Postgresql – Mixed granularity weeks/months time series data in a data warehouse

data-warehousepostgresqltime

I'm not sure that "anti-aliasing of time series data" is the correct terminology to use, so let me explain:

I have some sources of data that are aligned quarterly, mostly to do with quarterly running costs. I have some other sources of data, some of which are aligned weekly, and some monthly, and these are mostly related to transactions that took place. By the term 'anti-aliasing', I am referring to the problem of how to represent this data on a common time granularity, so that it can all be integrated together into a data warehouse.

How do I get this data which does not align through time, into a data warehouse? The alignment problem mostly stems from the fact that weeks do not exactly fit into months or quarters. The months against quarters issue is less of a problem, since 3 months make a quarter.

For example, if I know the quarterly running cost, should I divide that up, and attribute an equal share of it to each day in the quarter. Then if I know the number of transactions completed on a weekly basis, should I divide them up and attribute them equally to each day of the week. That would artificially break down the grain of the data into days, and allow me to roll it up by week, month or quarter.

(Is there a more correct terminology in data-warehousing for this problem?)

Best Answer

I don't know if there is a better term for fixing the problem, but the name for the problem in the first place is "mixed granularity" or "overlapping granularity". It is most common in calendar related data but can occur in data split by geography (different sources using different boundaries when aggregating their results) especially when reporting over time (as official boundaries can change in significant ways some times deliberately (https://en.wikipedia.org/wiki/Gerrymandering)). Fixing the issue so you have some useful merging of the data in your warehouse depends on how you need to report upon the data.

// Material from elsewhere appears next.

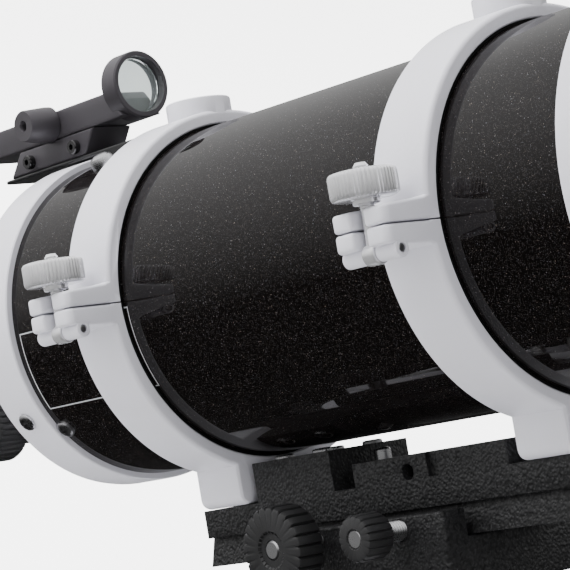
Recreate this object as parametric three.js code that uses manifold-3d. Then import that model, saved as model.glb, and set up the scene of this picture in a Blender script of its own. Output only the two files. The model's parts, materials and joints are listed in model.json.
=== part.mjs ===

If you are reporting on calendar quarters then it is fairly easy: you know the three months that go in each quarter, and 13 weeks go into each too. As weeks and quarters don't align perfectly you are going to have some data at each end of the quarter that has the possibility of not quite being counted right and there are one or two extra days (two in a leap year). One suggestion would be to count January the 1st as day 1 of week 1, and count weeks 1 through 13 quarter 1 and so on. For the one or two days that make up the partial week 53, add them to quarter 4. There is going to be some "error" here but that is unavoidable and should be more than small enough (given large enough samples/figures) to no significantly affect the trends you are trying to detect and report upon.

The other that springs to mind you have already suggested: average out all the data sources, breaking them down to a common such as a day during your ETL process - so record of £123,000 sales in June becomes £4,100 counted against each day, and £35,000 in the week beginning averages to £5,000 on each of the seven days. You can then aggregate this back up to whatever larger granularity you desire. Again you are losing some definition in your data, but the results will be less "lumpy" than, for example, mapping whole weeks to months and having some with four and some with five.

Of course the ideal solution is to try get hold of the original data before it was rolled up at all so you have it all at the finest granularity to start with, but that is often not practical or not even possible because only the aggregated data remains.